Mais des années de transport aérien m’ont fait découvrir une autre réalité. Surtout lorsque je n’avais pas pu obtenir de siège à côté d’un hublot. Les gens, dans leur majorité, ne regardent pas à l’extérieur. Ils ne s’émerveillent pas. Ils essaient de supporter la présence à leurs côtés de parfaits étrangers, qu’ils n’auraient jamais laissé s’approcher autant d’eux dans d’autres circonstances. Chaque mouvement d’un passager doit prendre en compte les passagers qui l’entourent et se coordonner avec soin. Aller aux toilettes exige de déranger plusieurs personnes, alors on essaie d’anticiper.
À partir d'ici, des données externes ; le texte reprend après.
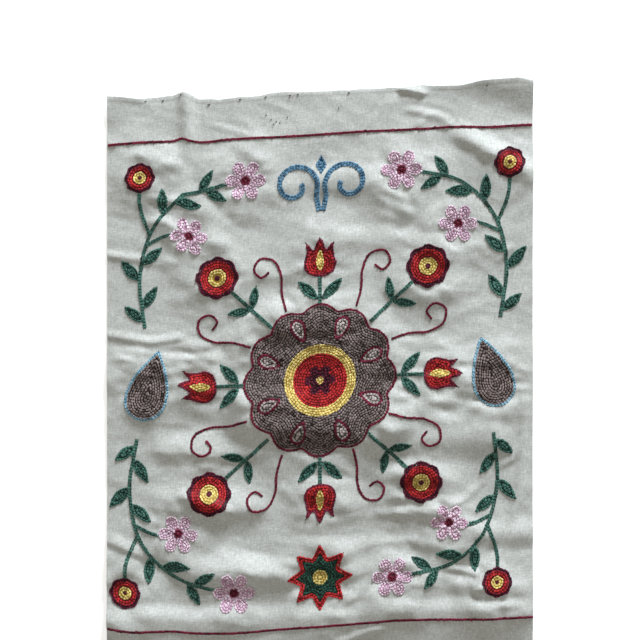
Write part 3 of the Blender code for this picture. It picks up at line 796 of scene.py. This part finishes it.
def leaf(length, width):
    """Pointed at both ends, and widest a little before its middle."""
    return two_sided(length, lambda t: width / 2 * np.sin(math.pi * t**LEAF_SHIFT))


def drop(length, width):
    """Pointed at its foot, with a round head."""
    return two_sided(length, lambda t: width * ROUND_HEAD * t * np.sqrt(1 - t))


def almond(length, width, bend):
    """Round at its foot, with a tip that bends over."""
    return two_sided(length, lambda t: width * ROUND_HEAD * (1 - t) * np.sqrt(t), bend)


def smooth_route(points, spacing=ROUTE_SPACING):
    """Evenly spaced points on a smooth curve through the points."""
    points = np.array(points, float)
    steps = np.linalg.norm(np.diff(points, axis=0), axis=1)
    along = np.concatenate([[0], np.cumsum(steps)])
    at = np.linspace(0, along[-1], max(2, round(along[-1] / spacing) + 1))
    tangent = np.gradient(points, along, axis=0)
    i = np.clip(np.searchsorted(along, at, side="right") - 1, 0, len(steps) - 1)
    t = ((at - along[i]) / steps[i])[:, None]
    gap = steps[i][:, None]
    left = (1 + 2 * t) * points[i] + t * gap * tangent[i]
    right = (3 - 2 * t) * points[i + 1] + (t - 1) * gap * tangent[i + 1]
    return (1 - t) ** 2 * left + t**2 * right


def rows_beside(route, count, width=STEM_ROW):
    """So many rows side by side along a route."""
    _, left = sides(route)
    return [route + left * width * (k - (count - 1) / 2) for k in range(count)]


# Medallion
# The large scalloped flower in the middle, worked in marled grey-brown thread and outlined in claret. It
# has eight paler drops round a heart of yellow, red and maroon.

SCALLOPS = 12
SCALLOP_DEPTH = 0.09
DROPS = 8
DROP_SIZE = (22.0, 13.0)
DROP_FOOT = 32.0
HEART_RING, HEART, HEART_FLOWER, HEART_EYE = 29.0, 22.0, 13.0, 3.6
HEART_PETALS, HEART_PETAL_DEPTH = 6, 0.35

rim = central(lobed(MEDALLION, SCALLOPS, SCALLOP_DEPTH))
drop_outline = placed(drop(*DROP_SIZE), 0, DROP_FOOT)
drops = [central(drop_outline, 360 / DROPS * (k + 0.5)) for k in range(DROPS)]
heart_ring, heart, heart_eye = (central(disc(r)) for r in (HEART_RING, HEART, HEART_EYE))
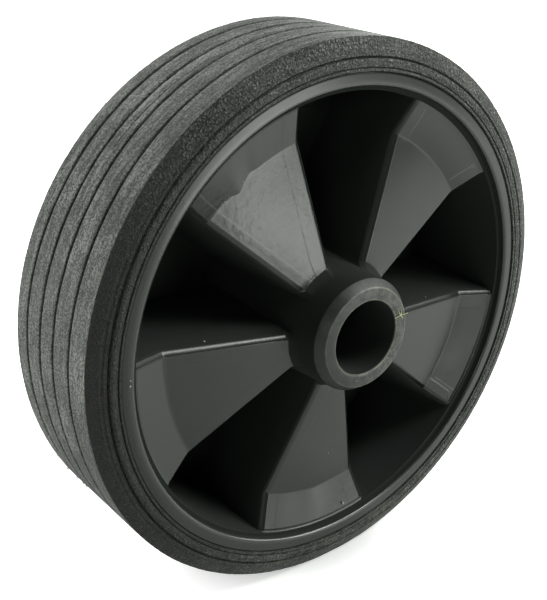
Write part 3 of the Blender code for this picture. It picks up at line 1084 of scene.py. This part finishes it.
def addFloor():
    bm = bmesh.new()
    bmesh.ops.create_grid(bm, x_segments=1, y_segments=1, size=studio["floorSize"] / 2)
    bmesh.ops.translate(bm, verts=bm.verts[:], vec=(0, 0, tyre["floor"]))
    material, shader = newMaterial("white floor")
    place = Place(shader)
    away = (studio["glowAcross"] * place.x * place.x + place.y * place.y).math("SQRT")
    # the camera-only glow is lower beside the tyre: a painted contact shadow over the floor's own shadow
    glowWithShadow = shader.between(away, *studio["paintedShadowReach"], *studio["floorGlow"])
    glowWithShadow = glowWithShadow + shader.between(away, *studio["farReach"], 0.0, studio["farGlow"])
    seen = shader.node("LightPath", {}, {}, out="Is Camera Ray")
    mirrored = shader.node("LightPath", {}, {}, out="Is Glossy Ray")
    strength = seen * glowWithShadow + mirrored * studio["floorGloss"]
    diffuse = shader.node("BsdfDiffuse", {}, {"Color": (studio["floorColour"],) * 3 + (1,)})
    shine = shader.node("Emission", {}, {"Color": (1, 1, 1, 1), "Strength": strength})
    both = shader.node("AddShader", {}, {0: diffuse, 1: shine})
    shader.set("Material Output", {"Surface": both})
    newPiece("floor", bm, material)


def addWorld():
    world = bpy.data.worlds.new("studio")
    world.use_nodes = True
    bpy.context.scene.world = world
    shader = Shader(world.node_tree)
    seen = shader.node("LightPath", {}, {}, out="Is Camera Ray")
    mirrored = shader.node("LightPath", {}, {}, out="Is Glossy Ray")
    shader.set("Background", {"Color": (1, 1, 1, 1), "Strength": seen + mirrored * studio["worldGloss"]})


def addLamp(name, facts):
    data = bpy.data.lights.new(name, "AREA")
    data.shape = "SQUARE"
    data.size = facts["size"]
    data.energy = facts["watts"]
    data.color = studio["lampTint"]
    item = bpy.data.objects.new(name, data)
    outward = directionOf(facts["azimuth"], facts["elevation"])
    item.location = outward * facts.get("distance", studio["lampDistance"])
    item.rotation_euler = outward.to_track_quat("Z", "Y").to_euler()
    item.visible_camera = False
    bpy.context.scene.collection.objects.link(item)


addFloor()
addWorld()
for lampName, lampFacts in lamps.items():
    addLamp(lampName, lampFacts)
bpy.context.scene.view_settings.view_transform = "Standard"
print("studio lit")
On se concentre sur les nécessités: Manger son repas sans flanquer des coups de coude à gauche ou à droite. Ramasser les emballages qu’on a fait tomber sans éborgner son voisin. Trouver la bonne commande afin de baisser un peu son dossier pour tâcher de grappiller une petite heure de sommeil avant que le steward ne nous réveille en nous apportant le petit déjeuner. Les vols de nuit sont particulièrement pénibles, parce qu’en plus, on ne voit rien par le hublot. Et même si on pouvait voir quelque chose, par exemple la lune éclairant par le dessus une mer de nuages blancs, voire une aurore boréale, on ne vous permet pas de le voir car les stores sont baissés pour laisser dormir ceux qui le peuvent.

Notre réalité, c’est qu’on est enfermé dans un espace exigu, inconfortable, soumis à un vrombissement permanent qui nous assourdit. Chez ceux qui ne dorment pas, chacun s’occupe de son côté, regardant l’un des nombreux films proposés par la compagnie aérienne, écoutant sa propre musique sur son smartphone ou jouant à des jeux vidéos. Ils tuent le temps, quoi, comme les passagers des anciens paquebots. Une vision d’une banalité déprimante à laquelle j’ai du mal à échapper.

Alors je ferme les yeux et je rêve. Je suis à l’intérieur d’un oiseau de métal qui traverse un ciel sombre où brillent quelques étoiles. Son passage s’accompagne d’un roulement profond, ressemblant au tonnerre, étrangement décalé dans l’espace et dans le temps. Au bout de ses ailes clignotent silencieusement un feu rouge et un feu vert-turquoise. Quelque part, en bas, tout en bas, une petite fille émerveillée le regarde passer.